* [GIVEN INSTRUCTION]: Every line of the material that follows must be printed again exactly.

* [GIVEN INFORMATION]:
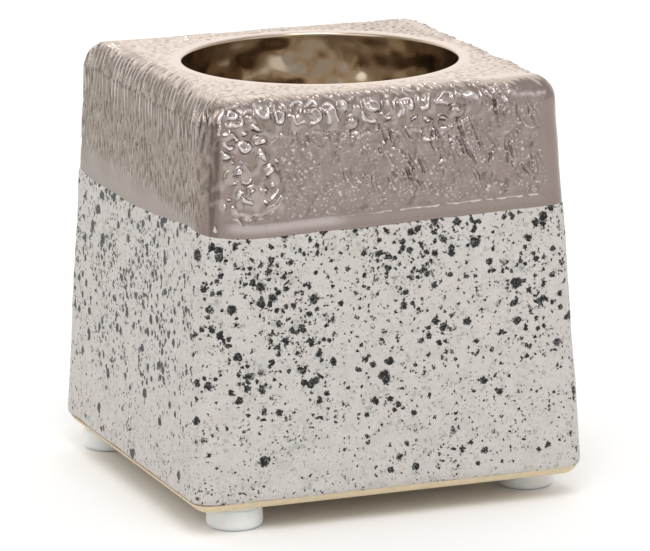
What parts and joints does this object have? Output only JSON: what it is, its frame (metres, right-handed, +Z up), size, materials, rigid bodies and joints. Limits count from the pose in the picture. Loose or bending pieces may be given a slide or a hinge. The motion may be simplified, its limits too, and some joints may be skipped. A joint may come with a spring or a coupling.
{
  "type": "tealight holder",
  "caption": "Square glazed stoneware tealight holder that narrows towards the top, with a round well, a metallic band over a speckled white base, and small clear feet.",
  "frame": {"origin": "centre of the block's square footprint, on the surface that the feet stand on", "axes": "+Z up through the well, +X to the right and +Y to the back of the block"},
  "size_m": [0.0698, 0.0698, 0.0721],
  "materials": {
    "bare_stoneware": "unglazed, matt, fine grained tan stoneware",
    "speckled_white_glaze": "satin off-white glaze with black and grey-green speckles",
    "metallic_glaze": "textured pewter-coloured metallic glaze",
    "mirror_glaze": "smooth bronze mirror glaze",
    "clear_silicone": "milky clear soft silicone",
    "adhesive_film": "clear adhesive film"
  },
  "bodies": {
    "root": {"clay_body": "bare_stoneware", "speckled_glaze": "speckled_white_glaze", "metallic_glaze": "metallic_glaze", "well_glaze": "mirror_glaze", "foot_front_left": "clear_silicone", "foot_front_right": "clear_silicone", "foot_back_left": "clear_silicone", "foot_back_right": "clear_silicone", "film_front_left": "adhesive_film", "film_front_right": "adhesive_film", "film_back_left": "adhesive_film", "film_back_right": "adhesive_film"}
  },
  "joints": []
}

* [TASK RESPONSE]:
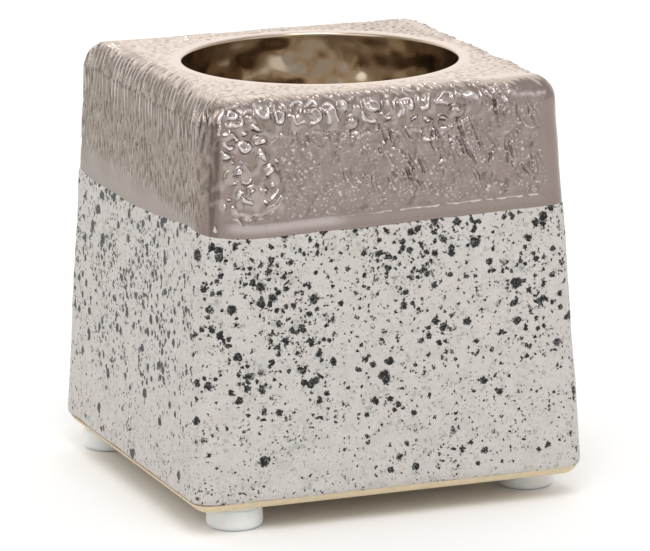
What parts and joints does this object have? Output only JSON: what it is, its frame (metres, right-handed, +Z up), size, materials, rigid bodies and joints. Limits count from the pose in the picture. Loose or bending pieces may be given a slide or a hinge. The motion may be simplified, its limits too, and some joints may be skipped. A joint may come with a spring or a coupling.
{
  "type": "tealight holder",
  "caption": "Square glazed stoneware tealight holder that narrows towards the top, with a round well, a metallic band over a speckled white base, and small clear feet.",
  "frame": {"origin": "centre of the block's square footprint, on the surface that the feet stand on", "axes": "+Z up through the well, +X to the right and +Y to the back of the block"},
  "size_m": [0.0698, 0.0698, 0.0721],
  "materials": {
    "bare_stoneware": "unglazed, matt, fine grained tan stoneware",
    "speckled_white_glaze": "satin off-white glaze with black and grey-green speckles",
    "metallic_glaze": "textured pewter-coloured metallic glaze",
    "mirror_glaze": "smooth bronze mirror glaze",
    "clear_silicone": "milky clear soft silicone",
    "adhesive_film": "clear adhesive film"
  },
  "bodies": {
    "root": {"clay_body": "bare_stoneware", "speckled_glaze": "speckled_white_glaze", "metallic_glaze": "metallic_glaze", "well_glaze": "mirror_glaze", "foot_front_left": "clear_silicone", "foot_front_right": "clear_silicone", "foot_back_left": "clear_silicone", "foot_back_right": "clear_silicone", "film_front_left": "adhesive_film", "film_front_right": "adhesive_film", "film_back_left": "adhesive_film", "film_back_right": "adhesive_film"}
  },
  "joints": []
}